Data rows start

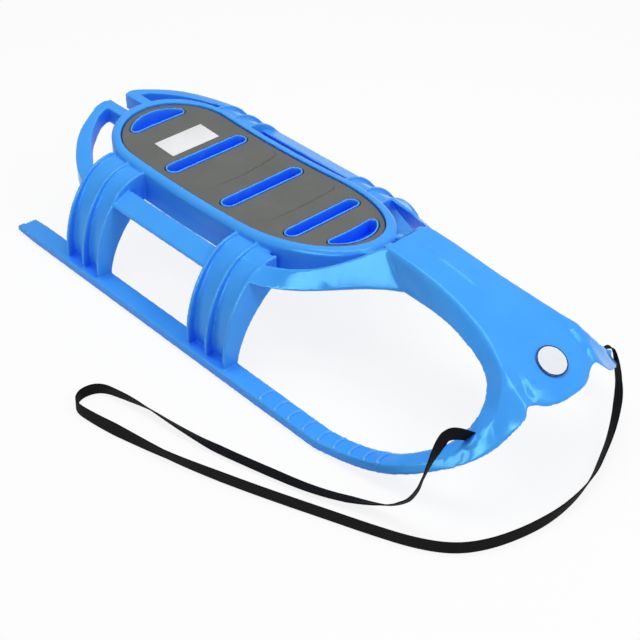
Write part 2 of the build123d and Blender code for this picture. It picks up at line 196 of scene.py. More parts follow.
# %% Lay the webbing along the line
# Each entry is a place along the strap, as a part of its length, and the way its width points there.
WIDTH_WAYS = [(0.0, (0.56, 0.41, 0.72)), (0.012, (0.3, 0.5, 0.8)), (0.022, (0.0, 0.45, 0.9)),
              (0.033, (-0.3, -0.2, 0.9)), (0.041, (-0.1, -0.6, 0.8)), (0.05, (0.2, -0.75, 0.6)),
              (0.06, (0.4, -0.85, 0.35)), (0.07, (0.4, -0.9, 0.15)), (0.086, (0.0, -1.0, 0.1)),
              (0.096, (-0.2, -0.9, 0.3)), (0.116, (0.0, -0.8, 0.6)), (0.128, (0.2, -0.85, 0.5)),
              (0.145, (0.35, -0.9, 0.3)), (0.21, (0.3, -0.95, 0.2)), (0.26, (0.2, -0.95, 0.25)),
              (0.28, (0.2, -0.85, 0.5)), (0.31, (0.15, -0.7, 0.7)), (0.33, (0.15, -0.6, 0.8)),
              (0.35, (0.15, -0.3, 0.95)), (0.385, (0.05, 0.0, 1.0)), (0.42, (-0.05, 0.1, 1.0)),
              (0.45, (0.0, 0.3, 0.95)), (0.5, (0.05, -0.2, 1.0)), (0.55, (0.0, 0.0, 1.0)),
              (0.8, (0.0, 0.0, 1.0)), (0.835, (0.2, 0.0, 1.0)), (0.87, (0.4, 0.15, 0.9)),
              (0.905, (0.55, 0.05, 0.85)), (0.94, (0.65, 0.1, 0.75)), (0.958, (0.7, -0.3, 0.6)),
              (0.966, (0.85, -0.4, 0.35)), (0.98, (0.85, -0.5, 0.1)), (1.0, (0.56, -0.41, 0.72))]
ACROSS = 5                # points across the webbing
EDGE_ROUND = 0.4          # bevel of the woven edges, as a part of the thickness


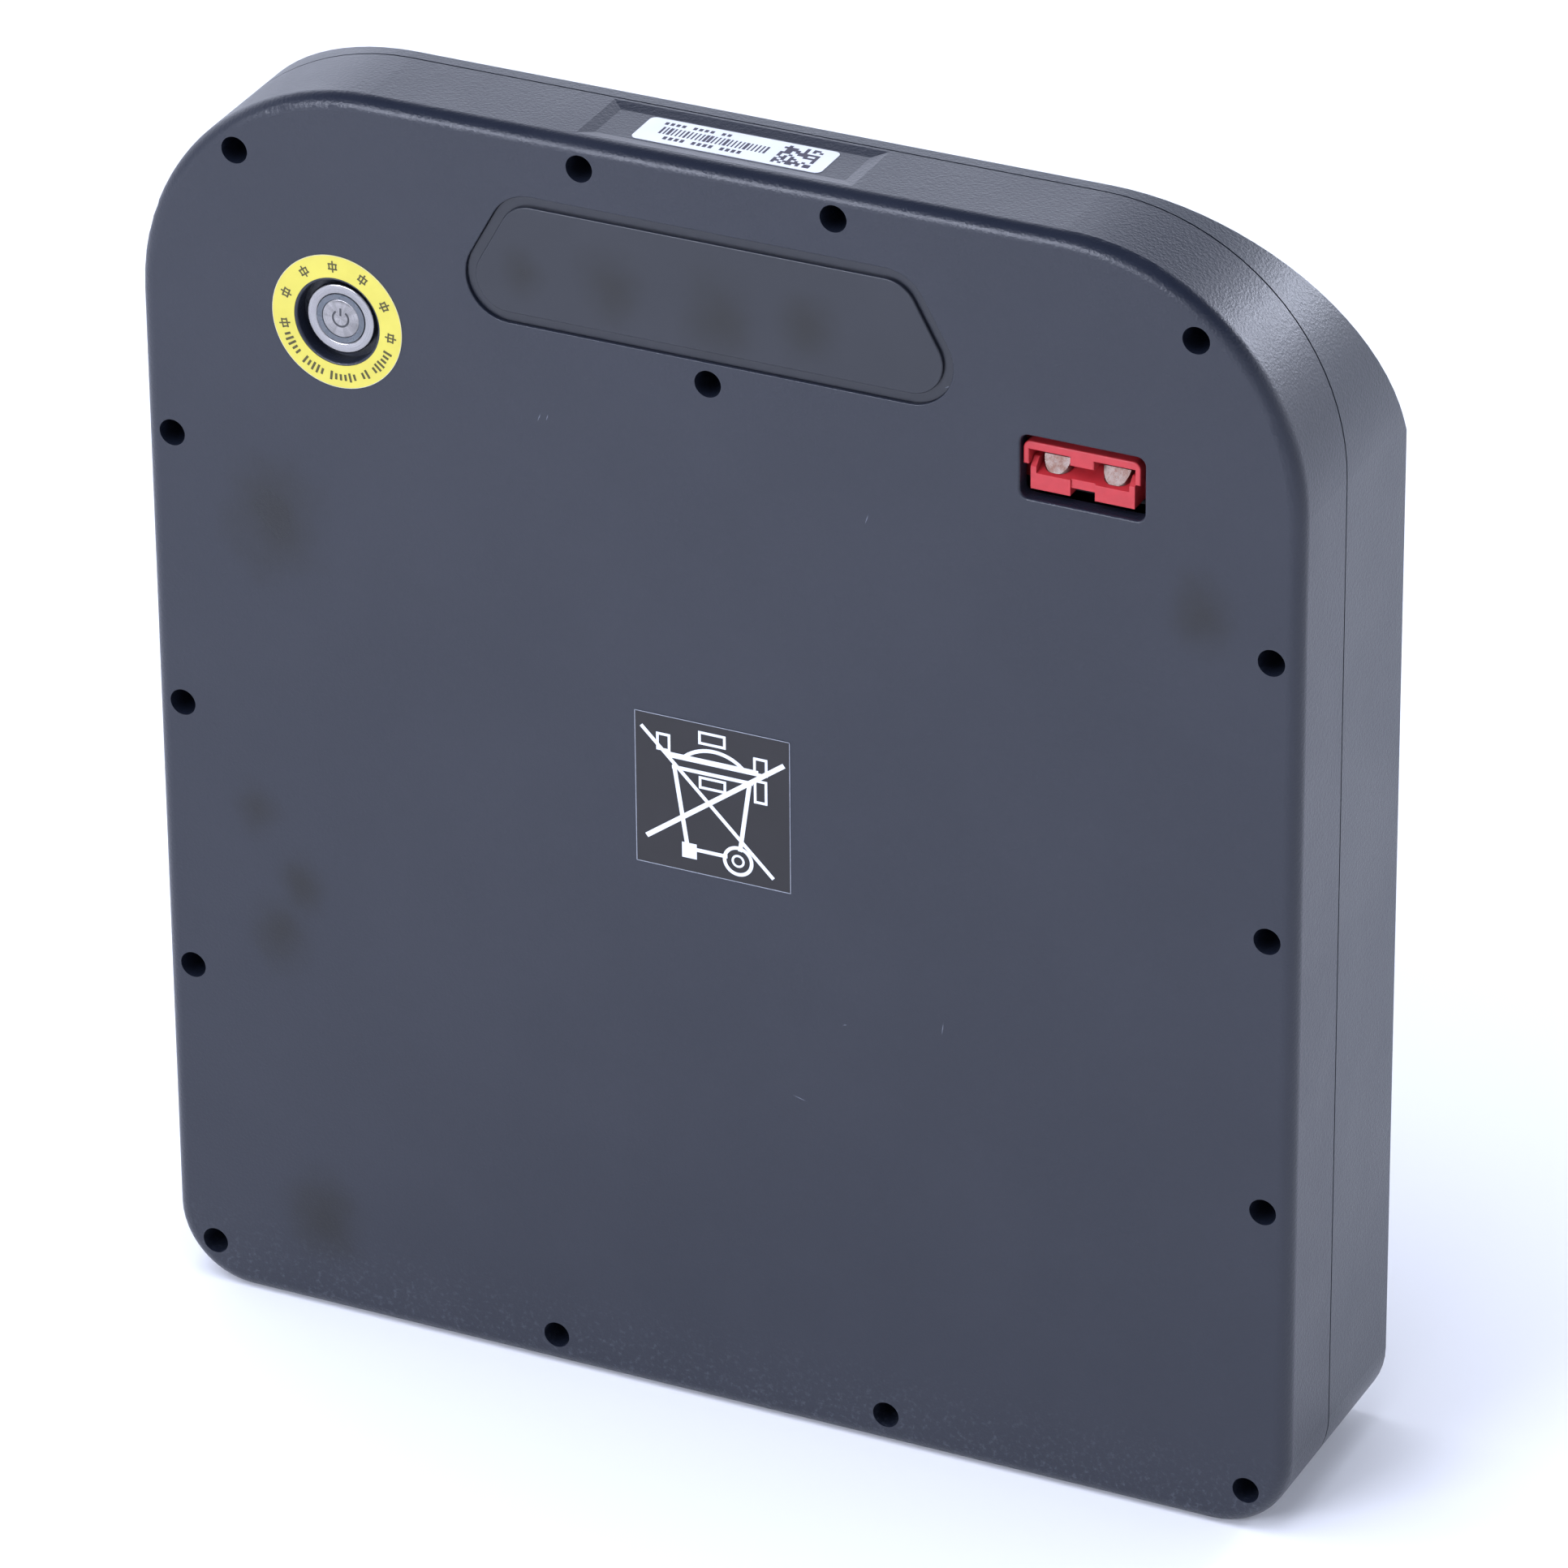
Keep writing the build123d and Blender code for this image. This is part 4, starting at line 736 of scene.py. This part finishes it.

Data rows end
Data rows start

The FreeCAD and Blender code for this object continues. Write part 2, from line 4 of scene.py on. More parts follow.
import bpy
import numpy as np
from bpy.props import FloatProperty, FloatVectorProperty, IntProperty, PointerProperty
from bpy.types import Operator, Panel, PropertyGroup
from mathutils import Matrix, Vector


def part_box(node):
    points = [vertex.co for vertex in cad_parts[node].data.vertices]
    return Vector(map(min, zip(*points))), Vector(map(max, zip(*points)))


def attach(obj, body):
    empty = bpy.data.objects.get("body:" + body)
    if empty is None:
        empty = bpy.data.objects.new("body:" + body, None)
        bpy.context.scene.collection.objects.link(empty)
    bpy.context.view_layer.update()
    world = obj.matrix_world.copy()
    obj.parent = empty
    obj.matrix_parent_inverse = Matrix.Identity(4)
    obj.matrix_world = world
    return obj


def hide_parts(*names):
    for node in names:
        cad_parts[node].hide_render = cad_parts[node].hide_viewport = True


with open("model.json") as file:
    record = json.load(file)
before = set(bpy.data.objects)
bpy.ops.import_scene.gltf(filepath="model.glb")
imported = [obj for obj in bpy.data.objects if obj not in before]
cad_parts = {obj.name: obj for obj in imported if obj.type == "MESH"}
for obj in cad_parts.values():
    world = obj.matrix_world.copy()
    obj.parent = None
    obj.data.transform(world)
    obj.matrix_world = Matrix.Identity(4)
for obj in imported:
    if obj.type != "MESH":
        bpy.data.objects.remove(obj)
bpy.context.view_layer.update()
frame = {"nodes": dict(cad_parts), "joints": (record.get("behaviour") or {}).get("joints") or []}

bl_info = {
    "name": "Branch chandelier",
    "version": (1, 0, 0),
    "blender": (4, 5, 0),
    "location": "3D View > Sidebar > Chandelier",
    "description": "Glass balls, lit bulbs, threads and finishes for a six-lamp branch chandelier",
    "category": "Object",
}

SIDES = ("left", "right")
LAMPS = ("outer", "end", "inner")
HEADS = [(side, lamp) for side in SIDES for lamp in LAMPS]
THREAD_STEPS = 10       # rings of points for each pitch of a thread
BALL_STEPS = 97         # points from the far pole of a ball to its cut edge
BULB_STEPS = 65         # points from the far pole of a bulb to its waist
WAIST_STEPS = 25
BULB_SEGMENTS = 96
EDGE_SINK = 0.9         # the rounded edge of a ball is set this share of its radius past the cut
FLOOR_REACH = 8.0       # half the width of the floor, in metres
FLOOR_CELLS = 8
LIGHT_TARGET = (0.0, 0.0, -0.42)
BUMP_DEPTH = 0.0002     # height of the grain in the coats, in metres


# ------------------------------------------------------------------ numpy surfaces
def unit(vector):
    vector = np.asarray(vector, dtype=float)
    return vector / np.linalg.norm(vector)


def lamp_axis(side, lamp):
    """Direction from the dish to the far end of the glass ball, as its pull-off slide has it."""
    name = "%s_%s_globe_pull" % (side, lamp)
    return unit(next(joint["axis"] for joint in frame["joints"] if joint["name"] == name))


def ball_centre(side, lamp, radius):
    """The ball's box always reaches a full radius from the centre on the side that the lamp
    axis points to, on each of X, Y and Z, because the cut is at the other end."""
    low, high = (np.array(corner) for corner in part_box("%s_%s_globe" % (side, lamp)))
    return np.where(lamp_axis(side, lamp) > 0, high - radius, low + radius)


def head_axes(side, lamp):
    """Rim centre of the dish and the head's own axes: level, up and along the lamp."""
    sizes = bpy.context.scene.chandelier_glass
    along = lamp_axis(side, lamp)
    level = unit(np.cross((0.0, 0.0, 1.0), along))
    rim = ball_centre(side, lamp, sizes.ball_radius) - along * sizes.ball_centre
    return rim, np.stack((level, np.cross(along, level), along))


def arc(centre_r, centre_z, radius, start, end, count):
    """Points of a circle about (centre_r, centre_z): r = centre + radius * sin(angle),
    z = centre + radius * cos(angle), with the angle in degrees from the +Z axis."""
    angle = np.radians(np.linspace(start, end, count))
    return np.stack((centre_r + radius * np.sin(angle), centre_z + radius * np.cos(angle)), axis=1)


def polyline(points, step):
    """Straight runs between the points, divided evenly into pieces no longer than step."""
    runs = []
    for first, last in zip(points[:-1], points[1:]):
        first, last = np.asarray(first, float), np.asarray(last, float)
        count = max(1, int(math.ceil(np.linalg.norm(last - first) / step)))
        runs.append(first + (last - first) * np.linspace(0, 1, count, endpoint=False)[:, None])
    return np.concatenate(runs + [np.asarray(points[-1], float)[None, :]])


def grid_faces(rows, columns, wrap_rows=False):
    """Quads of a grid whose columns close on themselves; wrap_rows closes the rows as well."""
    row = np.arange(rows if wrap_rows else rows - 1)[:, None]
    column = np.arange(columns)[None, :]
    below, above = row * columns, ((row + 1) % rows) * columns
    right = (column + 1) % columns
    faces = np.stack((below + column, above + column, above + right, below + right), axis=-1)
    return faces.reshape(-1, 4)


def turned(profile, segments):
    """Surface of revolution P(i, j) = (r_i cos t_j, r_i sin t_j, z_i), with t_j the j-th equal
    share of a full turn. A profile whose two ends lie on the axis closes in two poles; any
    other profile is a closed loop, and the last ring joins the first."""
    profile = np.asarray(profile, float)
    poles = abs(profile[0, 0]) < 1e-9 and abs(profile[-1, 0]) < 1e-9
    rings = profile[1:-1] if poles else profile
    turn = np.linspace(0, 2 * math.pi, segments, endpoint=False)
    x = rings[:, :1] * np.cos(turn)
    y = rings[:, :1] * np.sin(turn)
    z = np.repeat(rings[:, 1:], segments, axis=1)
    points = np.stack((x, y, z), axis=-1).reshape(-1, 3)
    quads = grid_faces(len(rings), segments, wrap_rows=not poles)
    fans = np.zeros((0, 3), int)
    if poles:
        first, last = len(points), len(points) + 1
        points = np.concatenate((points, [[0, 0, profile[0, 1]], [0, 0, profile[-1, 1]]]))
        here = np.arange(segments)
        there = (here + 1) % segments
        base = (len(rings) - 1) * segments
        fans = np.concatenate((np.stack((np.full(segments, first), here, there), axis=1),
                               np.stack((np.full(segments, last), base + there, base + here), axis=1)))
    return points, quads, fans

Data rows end

* Direction:
Give every line of the material that includes the string "record".

* Final answer:
    record = json.load(file)
frame = {"nodes": dict(cad_parts), "joints": (record.get("behaviour") or {}).get("joints") or []}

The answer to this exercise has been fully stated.